My biggest struggle is dedicating time to self-care. Engineering is a time-consuming major. Add in balancing five different external commitments, balancing a social life, and trying to get enough sleep calls in for a grand mixture of intimidating proportions. Any one of my friends could attest: yes, I’m out doing all the things. In some cases, I embody Hamilton’s ability of working non-stop. This contributes ramifications such as burnout and poor mental health. It’s not something I’ve overcome—the chart waxes and wanes—but I’m taking steps to try to make it easier on myself this year.
What was one thing you did outside of school while you were at college?
I overcommitted to engaging in different activities, from joining a sustainability leadership group advocating energy reduction education to weekly volunteering at local elementary schools! I spent lots of my time in engineering and writing clubs who helped construct my perceptions on both subjects, but the biggest club I’ve been apart of is the Filipino-American Student Union. Surprisingly, this wasn’t a club I entertained joining when first arriving on campus—I went to the first meeting due to mutual friends dragging me along. I didn’t realize how much I would love learning about my cultural identity until many event planning and Tuesday nights later! Now, I’m one of the festival coordinators for the upcoming school year.
What do you do when you’re procrastinated until the last possible second? Do you give something up, and do one thing well? Do you do two things haphazardly? What goes through your head then?
I seldom procrastinate.(note from Hanne: cannot relate) Putting things off rattles my anxiety to high gear, but when procrastination does happen, it’s usually during group projects due the following day. I’ve been fortunate enough to work in groups with more subdued and calm personalities to balance my franticness. Sometimes, this means spending ten minutes during break laying on the floor listening to reggae. It may also mean listening to choral music at 2:30 in the morning. Usually the work gets balanced out well and we complete it with some hours of sleeping to spare but does become a panic fest for some time.
How has college caused you to readapt your schedule, in comparison to high school?
You have autonomy on how you spend your time. This can be a strange power to wield, especially if much of your time was dictated by an external force. There are over a thousand minutes in a day, and you get to decide what to do. If you want to watch a discounted movie Tuesday morning because your sole class got cancelled, go ahead! If you want to stay in over the weekend instead of going out, that’s fine too. It’s strange to wield what you do in your time, but you are your own self-advocate and dedicate your time however you want.

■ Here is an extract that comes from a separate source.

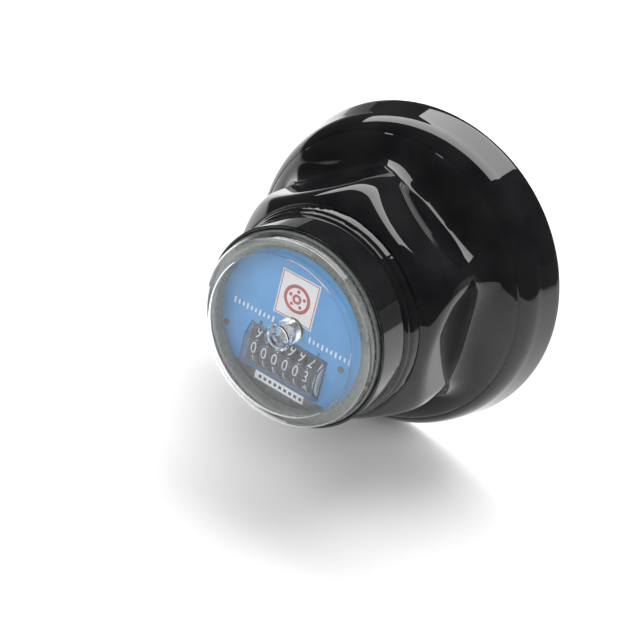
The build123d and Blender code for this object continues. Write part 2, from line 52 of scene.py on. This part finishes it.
# ---------------------------------------------------------------- materials
class Shader:
    """A node material with a Principled shader, object coordinates and a few short cuts."""

    def __init__(self, name, color, rough, metallic=0.0, **sockets):
        self.mat = bpy.data.materials.new(name)
        self.mat.use_nodes = True
        self.tree = self.mat.node_tree
        self.bsdf = self.tree.nodes["Principled BSDF"]
        self.set("Base Color", (*color, 1))
        self.set("Roughness", rough)
        self.set("Metallic", metallic)
        for name, value in sockets.items():
            self.set(name.replace("_", " ").title().replace("Ior", "IOR"), value)
        self.coords = self.node("ShaderNodeTexCoord").outputs["Object"]

    def set(self, socket, value):
        self.bsdf.inputs[socket].default_value = value

    def node(self, kind, **props):
        made = self.tree.nodes.new(kind)
        for key, value in props.items():
            setattr(made, key, value)
        return made

    def link(self, a, b):
        self.tree.links.new(a, b)

    def stretch(self, scale):
        mapping = self.node("ShaderNodeMapping")
        mapping.inputs["Scale"].default_value = scale
        self.link(self.coords, mapping.inputs["Vector"])
        return mapping.outputs["Vector"]

    def noise(self, scale, detail=3.0, rough=0.5, stretch=(1, 1, 1)):
        """Noise with about scale features per metre."""
        made = self.node("ShaderNodeTexNoise")
        made.inputs["Scale"].default_value = scale
        made.inputs["Detail"].default_value = detail
        made.inputs["Roughness"].default_value = rough
        self.link(self.stretch(stretch), made.inputs["Vector"])
        return made.outputs["Fac"]

    def ramp(self, fac, low, high, at=(0.35, 0.65)):
        """fac turned into a value or colour between low and high."""
        made = self.node("ShaderNodeValToRGB")
        made.color_ramp.elements[0].position, made.color_ramp.elements[1].position = at
        for element, value in zip(made.color_ramp.elements, (low, high)):
            element.color = (*value, 1) if isinstance(value, tuple) else (value, value, value, 1)
        self.link(fac, made.inputs["Fac"])
        return made.outputs["Color"]

    def roughness(self, fac, low, high):
        self.link(self.ramp(fac, low, high), self.bsdf.inputs["Roughness"])
        return self

    def color(self, fac, low, high, at=(0.35, 0.65)):
        self.link(self.ramp(fac, low, high, at), self.bsdf.inputs["Base Color"])
        return self

    def bump(self, fac, strength, depth):
        """Relief of that depth in metres."""
        made = self.node("ShaderNodeBump")
        made.inputs["Strength"].default_value = strength
        made.inputs["Distance"].default_value = depth
        self.link(fac, made.inputs["Height"])
        normals = self.bsdf.inputs["Normal"]
        if normals.is_linked:
            self.link(normals.links[0].from_socket, made.inputs["Normal"])
        self.link(made.outputs["Normal"], normals)
        return self

    def lets_lamps_through(self):
        """Shadow rays pass straight through, so the pieces behind clear plastic are lit."""
        out = self.tree.nodes["Material Output"]
        path = self.node("ShaderNodeLightPath")
        clear = self.node("ShaderNodeBsdfTransparent")
        mix = self.node("ShaderNodeMixShader")
        self.link(path.outputs["Is Shadow Ray"], mix.inputs["Fac"])
        self.link(self.bsdf.outputs["BSDF"], mix.inputs[1])
        self.link(clear.outputs["BSDF"], mix.inputs[2])
        self.link(mix.outputs["Shader"], out.inputs["Surface"])
        return self


def paint():
    s = Shader("black_paint", (0.006, 0.006, 0.007), 0.3, coat_weight=1.0, coat_roughness=0.025)
    s.set("Specular IOR Level", 0.0)
    s.color(s.noise(60, 4), (0.005, 0.005, 0.006), (0.011, 0.011, 0.012))
    s.roughness(s.noise(900, 4), 0.12, 0.22)
    return s.bump(s.noise(260, 2), 0.10, 0.0003).bump(s.noise(3000, 2), 0.04, 0.00005)


def rubber():
    s = Shader("black_rubber", (0.02, 0.02, 0.02), 0.7)
    s.color(s.noise(500), (0.016, 0.016, 0.016), (0.03, 0.03, 0.03))
    return s.bump(s.noise(2500), 0.3, 0.00008)


def zinc():
    s = Shader("cast_zinc", (0.17, 0.18, 0.17), 0.5, metallic=0.45)
    s.color(s.noise(700, 5, 0.6), (0.12, 0.13, 0.12), (0.21, 0.22, 0.205))
    s.roughness(s.noise(1500, 4), 0.40, 0.58)
    return s.bump(s.noise(2200, 4), 0.35, 0.00006).bump(s.noise(500, 2), 0.2, 0.0001)


def steel():
    s = Shader("machined_steel", (0.55, 0.55, 0.56), 0.25, metallic=1.0)
    s.color(s.noise(900, 3), (0.48, 0.48, 0.49), (0.62, 0.62, 0.63))
    return s.bump(s.noise(600, 2, stretch=(1, 12, 1)), 0.15, 0.00003)


def brass():
    s = Shader("machined_brass", (0.72, 0.52, 0.22), 0.24, metallic=1.0)
    s.color(s.noise(600, 3), (0.62, 0.43, 0.17), (0.78, 0.58, 0.27))
    return s.bump(s.noise(1800, 3), 0.15, 0.00003)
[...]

As a STEM major, how do you balance & partake in activities outside your major?
I’m a civil engineering student who’s crazy about creating sustainable infrastructure in cities, especially moving forward when climate change and our contributions towards it is a big deal. Some of the activities I take part in—such as joining a women’s engineering club and a sustainability leadership program—reflect that. Yet, I’m also a writer, creator, and hot chocolate consumer, too! They’re important identities, and it’s important to give time to nurture them. I try to dedicate at least two hours to other non-STEM related activities, such as writing poetry for theater performances! It also helps give a breath of fresh air, especially when Newtons stress you out.
Time management is a big thing, and in college you’re given independent over what to do. How do you manage your time to have a balance of a healthy, social, & academic life?

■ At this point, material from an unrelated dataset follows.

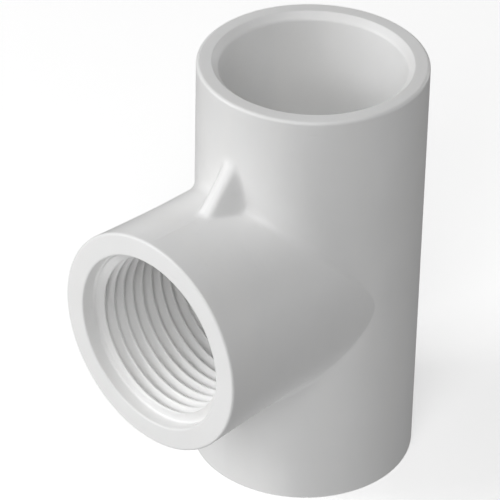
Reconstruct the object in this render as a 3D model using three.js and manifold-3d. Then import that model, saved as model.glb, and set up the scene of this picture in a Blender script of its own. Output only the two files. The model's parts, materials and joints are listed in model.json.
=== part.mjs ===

The number one tip to balancing everything without falling apart is understanding how much time you have and what your abilities are. Is there truth about choosing only two from the triangle featuring school, social life, or sleep? To some degree. (For me, DEFINITELY sleep.) I’m still able to accomplish a lot because I try not to waste time, knowing the demands of my major. It also comes down to priorities. Sometimes, you can combine aspects together, like group studying, the ultimate combo of socializing and school. But you also need to fulfill your own needs, and if studying by yourself needs to happen, then let it happen. Be honest with what you can fulfill, and don’t take on too much.
College can sometimes be a place to meet new people—discuss how you morphed into the new environment.

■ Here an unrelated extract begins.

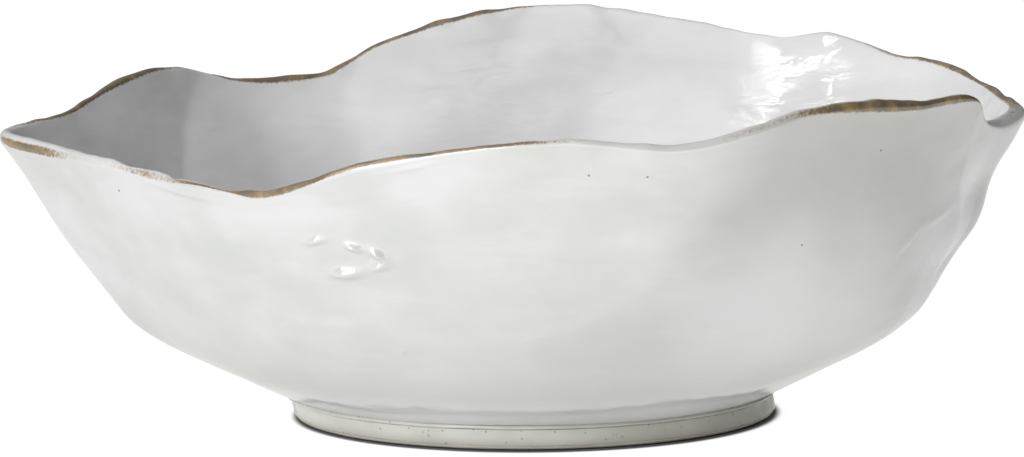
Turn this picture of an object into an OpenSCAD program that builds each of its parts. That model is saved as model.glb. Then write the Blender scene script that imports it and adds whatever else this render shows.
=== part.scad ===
// Porcelain serving bowl with a wavy, hand-pulled rim, standing on a low foot ring.
// The origin is the centre of the foot's standing face, +Z is up and +X runs to the bowl's right-hand spout.
// The clay wall is one lofted solid. The glaze lies on it as thin coats that meet it face to face.

/* [Foot] */
// Outer diameter of the standing face
foot_bottom_d = 156; // [120:1:200]
// Outer diameter where the wall leaves the foot
foot_top_d = 159; // [124:1:210]
// Height of the foot ring
foot_h = 8; // [4:0.5:16]
// Width of the standing face
foot_w = 6; // [3:0.5:12]
// Radius of the foot's rounded lower edges
foot_round = 1.2; // [0.5:0.1:2.5]
// Height of the bead of slip in the corner under the wall
bead_h = 1.4; // [0.8:0.1:3]

/* [Wall] */
// Thickness of the lip, glaze included
lip_t = 4; // [2.5:0.1:8]
// Thickness of the wall at half height
wall_t = 5.5; // [3:0.1:9]
// Thickness of the wall just above the foot
base_t = 9; // [5:0.5:15]
// Height of the inner floor at its centre
floor_z = 14; // [11:0.5:24]

/* [Glaze] */
// Thickness of every glaze coat
glaze_t = 0.5; // [0.3:0.1:1]
// How much of the foot is left bare above the standing face
bare_foot = 1.2; // [0.5:0.1:4]
// Share of the wall's rise where the iron-brown lip band starts
band_from = 0.95; // [0.9:0.01:0.98]

/* [Hidden] */
foot_r = foot_bottom_d / 2;
wall_r = foot_top_d / 2;
lip_r = lip_t / 2;
inner_foot_r = foot_r - foot_w;
segments = 84;

// The rim's crests, valleys and kinks, anticlockwise from the right-hand spout: angle, reach, height
RIM = [
    [0, 160, 96],
    [12, 161, 97],
    [25, 163, 100],
    [33, 163, 102],
    [40, 163, 102],
    [50, 162, 108],
    [57, 160, 107],
    [70, 157, 111],
    [87, 152, 116],
    [105, 152, 108],
    [110, 153, 104],
    [117, 154, 95],
    [120, 155, 94],
    [128, 158, 94],
    [138, 160, 100],
    [152, 160, 98],
    [163, 162, 93],
    [180, 172, 91],
    [190, 158, 90],
    [204, 150, 91],
    [222, 147, 89],
    [236, 147, 89],
    [248, 148, 98],
    [274, 148, 107],
    [288, 148, 104],
    [305, 148, 112],
    [325, 149, 110],
    [338, 152, 108],
    [346, 151, 98],
    [352, 153, 95]
];

// How the wall rises: angle, slope above the foot, fullness low down, fullness high up, lean at the lip
WALL = [
    [0, 24, 0.48, 0.40, 70],
    [45, 26, 0.42, 0.38, 62],
    [90, 24, 0.42, 0.38, 62],
    [135, 24, 0.45, 0.42, 58],
    [180, 21, 0.54, 0.40, 56],
    [225, 24, 0.47, 0.42, 62],
    [270, 23, 0.44, 0.38, 66],
    [315, 26, 0.44, 0.38, 72],
    [345, 24, 0.46, 0.40, 73]
];

// Hollows in the wall, and swells where the depth is below 0: angle, share of the rise, half-width,
// half-share, depth. The first lies under the right-hand spout, and the others are low on either side.
HOLLOWS = [
    [356, 0.85, 22, 0.14, 5],
    [180, 0.30, 28, 0.14, -4],
    [350, 0.30, 28, 0.14, -4]
];

// Shares of the wall's rise where its sections are taken, with finer steps where it bends most
OUTER_STEPS = [0, 0.05, 0.12, 0.22, 0.34, 0.46, 0.58, 0.7, 0.81, 0.9, band_from, 1];
INNER_STEPS = [1, band_from, 0.9, 0.81, 0.7, 0.58, 0.46, 0.34, 0.22, 0.12];
LIP_STEPS = [45, 90, 135];
FLOOR_STEPS = [0.84, 0.66, 0.46, 0.24];

// A smooth step from 0 to 1
function ease(x) =
    let (c = max(0, min(1, x)))
    c * c * (3 - 2 * c);

function unit(v) = v / norm(v);

// A row of a closed list, counted on past either end with whole turns added to its angle
function row_at(rows, i) =
    let (
        turn = floor(i / len(rows)),
        row = rows[i - turn * len(rows)]
    )
    [for (k = [0 : len(row) - 1]) k == 0 ? row[0] + 360 * turn : row[k]];

// Slope of the curve at q, from the parabola through its neighbours
function slope_at(p, q, r) =
    let (
        h0 = q[0] - p[0],
        h1 = r[0] - q[0]
    )
    ((q - p) * h1 / h0 + (r - q) * h0 / h1) / (h0 + h1);

// The values of a closed list of rows at an angle, on a smooth curve through them
function around(rows, angle) =
    let (
        a = angle - 360 * floor(angle / 360),
        i = len([for (row = rows) if (row[0] <= a) 1]) - 1,
        p = row_at(rows, i),
        q = row_at(rows, i + 1),
        mp = slope_at(row_at(rows, i - 1), p, q),
        mq = slope_at(p, q, row_at(rows, i + 2)),
        h = q[0] - p[0],
        u = (a - p[0]) / h,
        e = u * u * (3 - 2 * u)
    )
    (1 - e) * p + e * q + h * u * (1 - u) * ((1 - u) * mp - u * mq);

function total(values, i = 0) = i < len(values) ? values[i] + total(values, i + 1) : 0;

// How deep the hollows go at a place on the wall
function hollow(angle, t) = total([for (h = HOLLOWS)
    let (
        turned = angle - h[0] + 180,
        da = turned - 360 * floor(turned / 360) - 180
    )
    h[4] * exp(-pow(da / h[2], 2) - pow((t - h[1]) / h[3], 2))]);

// A point on the glazed outside, at a share t of the rise from the foot to the lip
function outside(angle, t) =
    let (
        rim = around(RIM, angle),
        wall = around(WALL, angle),
        foot = [wall_r, foot_h],
        lip = [rim[1], rim[2] - lip_r],
        span = norm(lip - foot),
        low = foot + wall[2] * span * [cos(wall[1]), sin(wall[1])],
        high = lip - wall[3] * span * [cos(wall[4]), sin(wall[4])],
        s = 1 - t,
        p = s * s * s * foot + 3 * s * s * t * low + 3 * s * t * t * high + t * t * t * lip,
        r = p[0] - hollow(angle, t)
    )
    [r * cos(angle), r * sin(angle), p[1]];

// The outward direction square to the outside there
function outward(angle, t) =
    unit(cross(
        outside(angle + 0.4, t) - outside(angle - 0.4, t),
        outside(angle, t + 0.01) - outside(angle, t - 0.01)
    ));

function rising(angle, t) = unit(outside(angle, t + 0.01) - outside(angle, t - 0.01));

// Whole thickness of the wall, glaze included
function thickness(t) =
    lip_t + (wall_t - lip_t) * ease((1 - t) / 0.4) + (base_t - wall_t) * ease((0.4 - t) / 0.4);

function theta(i) = 360 * i / segments;

// A ring of points at a depth under the outside
function ring_out(t, depth) =
    [for (i = [0 : segments - 1]) outside(theta(i), t) - depth * outward(theta(i), t)];

// The ring where the wall meets the foot, kept in the foot's top plane at any depth
function ring_foot(depth) = [for (i = [0 : segments - 1])
    let (r = wall_r - depth / sin(around(WALL, theta(i))[1]))
    [r * cos(theta(i)), r * sin(theta(i)), foot_h]];

// A ring of points at a depth under the inside
function ring_in(t, depth) = ring_out(t, thickness(t) - depth);

// A ring over the rounded lip, from 0 degrees outside to 180 inside
function ring_lip(turn, depth) = [for (i = [0 : segments - 1])
    let (
        n = outward(theta(i), 1),
        up = rising(theta(i), 1),
        middle = outside(theta(i), 1) - lip_r * n
    )
    middle + (lip_r - depth) * (n * cos(turn) + up * sin(turn))];

// A ring of the inner floor at a share f of its radius, which runs level from the centre and curves up the wall
function ring_floor(f, depth) =
    let (
        edge_t = INNER_STEPS[len(INNER_STEPS) - 1],
        edge = ring_in(edge_t, depth),
        above = ring_in(edge_t + 0.02, depth)
    )
    [for (i = [0 : segments - 1])
        let (
            r0 = norm([edge[i][0], edge[i][1]]),
            r1 = norm([above[i][0], above[i][1]]),
            grade = (above[i][2] - edge[i][2]) / (r1 - r0),
            rise = edge[i][2] - (floor_z - depth),
            power = max(2, grade * r0 / rise)
        )
        [f * edge[i][0], f * edge[i][1], floor_z - depth + rise * pow(f, power)]];

function flat_list(rings) = [for (ring = rings) for (p = ring) p];

// Two triangles between neighbouring points of ring j and ring k
function band_faces(j, k) = [for (i = [0 : segments - 1])
    let (
        n = (i + 1) % segments,
        a = j * segments + i,
        b = j * segments + n,
        c = k * segments + n,
        d = k * segments + i
    )
    each [[a, d, b], [b, d, c]]];

// A solid between a stack of rings and the two points that close its ends
module capped_loft(rings, first, last) {
    count = len(rings);
    bottom = count * segments;
    top = bottom + 1;
    points = concat(flat_list(rings), [first, last]);
    start = [for (i = [0 : segments - 1]) [bottom, i, (i + 1) % segments]];
    end = [for (i = [0 : segments - 1])
        [top, (count - 1) * segments + (i + 1) % segments, (count - 1) * segments + i]];
    sides = [for (j = [0 : count - 2]) each band_faces(j, j + 1)];
    polyhedron(points = points, faces = concat(start, sides, end), convexity = 6);
}

// A ring-shaped solid whose last ring joins its first
module looped_loft(rings) {
    count = len(rings);
    faces = [for (j = [0 : count - 1]) each band_faces(j, (j + 1) % count)];
    polyhedron(points = flat_list(rings), faces = faces, convexity = 6);
}

// The clay wall and floor, under the glaze on every side but the flat one that stands on the foot
module clay_body() {
    outer = [for (k = [1 : len(OUTER_STEPS) - 1]) ring_out(OUTER_STEPS[k], glaze_t)];
    lip = [for (turn = LIP_STEPS) ring_lip(turn, glaze_t)];
    inner = [for (t = INNER_STEPS) ring_in(t, glaze_t)];
    floor_rings = [for (f = FLOOR_STEPS) ring_floor(f, glaze_t)];
    color([0.84, 0.80, 0.72])
        capped_loft(concat([ring_foot(glaze_t)], outer, lip, inner, floor_rings),
            [0, 0, foot_h], [0, 0, floor_z - glaze_t]);
}

// The white glaze on the outside, from the foot to the lip band
module outside_glaze() {
    steps = [for (k = [1 : len(OUTER_STEPS) - 2]) OUTER_STEPS[k]];
    back = [for (k = [len(steps) - 1 : -1 : 0]) ring_out(steps[k], glaze_t)];
    front = [for (t = steps) ring_out(t, 0)];
    color([0.93, 0.93, 0.91])
        looped_loft(concat([ring_foot(0)], front, back, [ring_foot(glaze_t)]));
}

// The white glaze inside, from the lip band down over the floor, with its underside on the clay
module inside_glaze() {
    steps = [for (k = [1 : len(INNER_STEPS) - 1]) INNER_STEPS[k]];
    under = [for (k = [len(FLOOR_STEPS) - 1 : -1 : 0]) ring_floor(FLOOR_STEPS[k], glaze_t)];
    under_wall = [for (k = [len(steps) - 1 : -1 : 0]) ring_in(steps[k], glaze_t)];
    over_wall = [for (t = steps) ring_in(t, 0)];
    over = [for (f = FLOOR_STEPS) ring_floor(f, 0)];
    color([0.95, 0.95, 0.95])
        capped_loft(concat(under, under_wall, over_wall, over), [0, 0, floor_z - glaze_t], [0, 0, floor_z]);
}

// The lip's own coat, where the iron-brown edge shows through the white
module rim_band() {
    over = concat([ring_out(band_from, 0), ring_out(1, 0)], [for (turn = LIP_STEPS) ring_lip(turn, 0)],
        [ring_in(1, 0), ring_in(band_from, 0)]);
    under = concat([ring_in(band_from, glaze_t), ring_in(1, glaze_t)],
        [for (k = [len(LIP_STEPS) - 1 : -1 : 0]) ring_lip(LIP_STEPS[k], glaze_t)],
        [ring_out(1, glaze_t), ring_out(band_from, glaze_t)]);
    color([0.55, 0.44, 0.29])
        looped_loft(concat(over, under));
}

// Radius of the bare foot's outer face, under its glaze, at a height
function foot_face(z) = foot_r + (wall_r - 1.5 - foot_r) * z / foot_h;

bead_z = foot_h - bead_h;

// The foot ring, a turned hoop of clay with a level standing face
module foot_ring() {
    color([0.80, 0.76, 0.68])
        rotate_extrude($fn = 96)
            polygon(concat(
                [for (a = [270 : 30 : 360])
                    [foot_r - foot_round + foot_round * cos(a), foot_round + foot_round * sin(a)]],
                [[foot_face(foot_h), foot_h], [inner_foot_r - 3, foot_h]],
                [for (a = [180 : 30 : 270])
                    [inner_foot_r + foot_round + foot_round * cos(a), foot_round + foot_round * sin(a)]]
            ));
}

// The bead of slip that was run round the corner when the foot was joined on
module joint_bead() {
    middle = [(foot_face(bead_z) + wall_r) / 2, (bead_z + foot_h) / 2];
    reach = norm([wall_r, foot_h] - middle);
    tilt = atan2(foot_h - middle[1], wall_r - middle[0]);
    color([0.86, 0.84, 0.78])
        rotate_extrude($fn = 96)
            polygon(concat(
                [[foot_face(bead_z), bead_z]],
                [for (a = [-150 : 30 : -30])
                    middle + [reach * cos(a + tilt), reach * 0.6 * sin(a + tilt)]],
                [[wall_r, foot_h], [foot_face(foot_h), foot_h]]
            ));
}

// The thin glaze on the foot's outer face, stopped short of the standing face
module foot_glaze() {
    color([0.88, 0.87, 0.82])
        rotate_extrude($fn = 96)
            polygon([
                [foot_face(bare_foot), bare_foot],
                [foot_face(bare_foot) + glaze_t / 2, bare_foot],
                [foot_face(bead_z) + glaze_t, bead_z],
                [foot_face(bead_z), bead_z]
            ]);
}

// The glaze on the underside, a thin disc within the foot ring
module underside_glaze() {
    color([0.91, 0.90, 0.87])
        translate([0, 0, foot_h - glaze_t])
            cylinder(h = glaze_t, r = inner_foot_r - 3.2, $fn = 96);
}

clay_body();
foot_ring();
joint_bead();
outside_glaze();
inside_glaze();
rim_band();
foot_glaze();
underside_glaze();
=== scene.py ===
import math

import bpy
import numpy as np
from mathutils import Matrix, Vector


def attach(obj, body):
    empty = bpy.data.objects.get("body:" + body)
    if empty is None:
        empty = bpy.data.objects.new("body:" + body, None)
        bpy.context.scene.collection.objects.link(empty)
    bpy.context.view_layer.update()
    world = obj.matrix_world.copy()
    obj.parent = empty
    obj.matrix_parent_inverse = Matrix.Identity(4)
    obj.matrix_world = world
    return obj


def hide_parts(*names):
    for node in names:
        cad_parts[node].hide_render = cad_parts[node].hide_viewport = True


# A porcelain serving bowl with a wavy, hand-pulled rim: milky glaze over clay, an iron-brown lip and a low,
# thinly glazed foot ring. Lengths on the bowl are in millimetres until a mesh is made. Lengths in materials,
# lights and the camera are in metres. Angles are in degrees, anticlockwise from +X, the bowl's right-hand
# spout. A share runs from 0 at the foot to 1 at the lip.

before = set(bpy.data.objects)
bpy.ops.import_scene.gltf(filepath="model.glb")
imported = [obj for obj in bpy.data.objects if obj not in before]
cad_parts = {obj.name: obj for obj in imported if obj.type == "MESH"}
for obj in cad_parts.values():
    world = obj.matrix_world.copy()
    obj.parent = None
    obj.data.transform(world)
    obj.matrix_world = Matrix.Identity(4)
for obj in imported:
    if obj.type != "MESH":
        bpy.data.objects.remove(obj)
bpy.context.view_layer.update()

MM = 0.001
RANDOM_SEED = 7

# ---- The CAD part's sizes and curves, repeated ----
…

The people I met throughout college made the transition smoother than I perceived it. I spent the first several weeks entrapped in my dorm room, gorging on KIND bars and not talking to anyone. It was scary because one, it was a new environment, and two, my senior roommate already had a preestablished group, so I didn’t come in with a buddy. I felt a bit lonely, something which I didn’t shy away from mentioning to others. Spending time in the common room helped, though. It’s funny, because my interactions with my closest friends initiated with me being the enthusiastic outgoing one when the reality of our personalities is quite the opposite. The friends I made aren’t a coherent group, and sometimes, not being in a group is sometimes sad. You don’t have a connection or comradery to be nestled in a comforting bubble. Despite this, I still spend lots of time with them and they bring out the best parts, encouraging exploration, self-care, and a positive outlook on the future.